Tak diceritakan Brahmana Keling tersebut moksa. Dalem Waturenggo memerintahkan agar bekas pesraman Brahmana Keling dibangun Pura yang dimana Pura tersebut diberikan nama Pura Mutering Jagat Dalem Sidekarya.

Seteleh pura tersebut seelesai di bangun, ada keinginan Dalem Waturenggong untuk meninjau ke sana. Beliau memulai perjalannya dari Gelgel diiringi oleh para patih, prajurit, dan rakyat, menuju Gumi Badung yang saat itu dipimpin oleh Kyayi Tegeh Kori di Benculuk (Tonja). Dalem Waturenggong beserta para pengiringnnya melanjutkan perjalannya kea arah Selatan, sampai di Pura Bangun Sakti. Rombongan Dalem Waturenggong lalu bergerak ke Selatan menuju ke Pagehan (Desa Pagan), dan terus menuju Pura Pangonjan. Dari sisni Dalem Waturenggong menuju ke Selatan sampai Pura Tangkas Kori Agung.

Perjalanan Dalem Waturenggong dilanjutkan ke arah Selatan lagi menuju Pura Penrawangan, dan ke Selatan sedikit sampailah beliau di tempat dimana prajurit berkumpul. Tempat itu kini dibangun Pura Prejurit. Rombongan Dalem Wturenggong bergerak mnuju ke arah barat disambut oleh orang – orang bertubuh gempal dan Masyarakat banyak. Saking banyaknya para penyambut di sana sampai menutupi (nungkub) wilayah tersebut, maka di tempat itu dibangun Pura Dalem Tungkub.

Dari Pura Dalem tungkub beliau Kembali melanjutkan perjalanannya menuju Selatan melewati Alas Madurgama (hutan Angker).
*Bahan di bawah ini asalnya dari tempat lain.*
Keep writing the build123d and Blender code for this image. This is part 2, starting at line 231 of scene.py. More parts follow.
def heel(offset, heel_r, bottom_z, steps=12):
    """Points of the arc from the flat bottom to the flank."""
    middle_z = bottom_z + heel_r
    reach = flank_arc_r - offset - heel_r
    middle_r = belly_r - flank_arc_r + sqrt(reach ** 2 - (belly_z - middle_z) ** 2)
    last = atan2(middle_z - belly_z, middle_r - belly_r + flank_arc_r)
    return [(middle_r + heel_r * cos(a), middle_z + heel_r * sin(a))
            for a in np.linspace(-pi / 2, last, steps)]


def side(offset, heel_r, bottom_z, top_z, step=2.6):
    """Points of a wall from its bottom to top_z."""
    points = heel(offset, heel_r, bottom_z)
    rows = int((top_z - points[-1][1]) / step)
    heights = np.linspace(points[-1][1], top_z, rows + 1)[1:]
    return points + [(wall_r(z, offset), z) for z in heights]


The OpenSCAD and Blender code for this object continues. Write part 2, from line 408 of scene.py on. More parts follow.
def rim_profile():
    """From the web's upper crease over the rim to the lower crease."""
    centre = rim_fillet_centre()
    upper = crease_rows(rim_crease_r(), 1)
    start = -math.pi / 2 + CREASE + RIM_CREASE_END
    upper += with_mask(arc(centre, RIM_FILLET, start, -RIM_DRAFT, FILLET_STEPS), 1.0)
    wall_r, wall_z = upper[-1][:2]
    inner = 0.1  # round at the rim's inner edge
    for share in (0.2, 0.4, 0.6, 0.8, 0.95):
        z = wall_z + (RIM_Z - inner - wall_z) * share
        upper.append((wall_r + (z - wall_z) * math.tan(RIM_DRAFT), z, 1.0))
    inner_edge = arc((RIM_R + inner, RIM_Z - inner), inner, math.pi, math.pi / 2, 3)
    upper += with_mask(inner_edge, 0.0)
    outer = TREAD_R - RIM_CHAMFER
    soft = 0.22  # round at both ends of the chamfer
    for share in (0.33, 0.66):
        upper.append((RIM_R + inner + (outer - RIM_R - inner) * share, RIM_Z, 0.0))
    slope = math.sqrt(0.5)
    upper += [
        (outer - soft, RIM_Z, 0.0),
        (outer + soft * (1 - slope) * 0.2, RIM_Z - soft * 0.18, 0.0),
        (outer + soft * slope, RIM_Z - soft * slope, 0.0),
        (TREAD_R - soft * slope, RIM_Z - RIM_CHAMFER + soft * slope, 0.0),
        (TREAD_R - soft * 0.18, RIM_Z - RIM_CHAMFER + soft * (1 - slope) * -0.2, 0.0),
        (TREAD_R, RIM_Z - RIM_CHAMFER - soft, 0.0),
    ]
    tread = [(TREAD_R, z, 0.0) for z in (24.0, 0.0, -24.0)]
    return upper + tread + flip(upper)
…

Di hutan itu beliau melihat sebuah batu yang mengeluarkan asap berwarna putih membumbung ke angkasa. Menyaksikan hal tersebut, Dalem Waturenggong menghentikan perjanannnya sejena. Dalem Waturenggong mehyang (memuja) Hyang Maha Gaib yang berada di batu itu.

Pura Dalem Nyanggelan Desa Adat Yangbatu (Sumber Photo: Koleksi Redaksi)

Dalem Waturenggong memerintahkan agar nantinya dibangun parahyangan di tempat itu, yang diberikan nama Pura Dalem Nyanggelan Hyangbatu, karena disana perjalannan beliau terhenti sejenak (mejanggelan). Dengan adanya batu mekudus atau batu yang mengeluarkan asap tersebut maka desa itu di namakan Desa Hyang batu. Dari Desa Hyangbatu, Dalem Wturenggong menuju ke Selatan dan sampai di Sidakarya.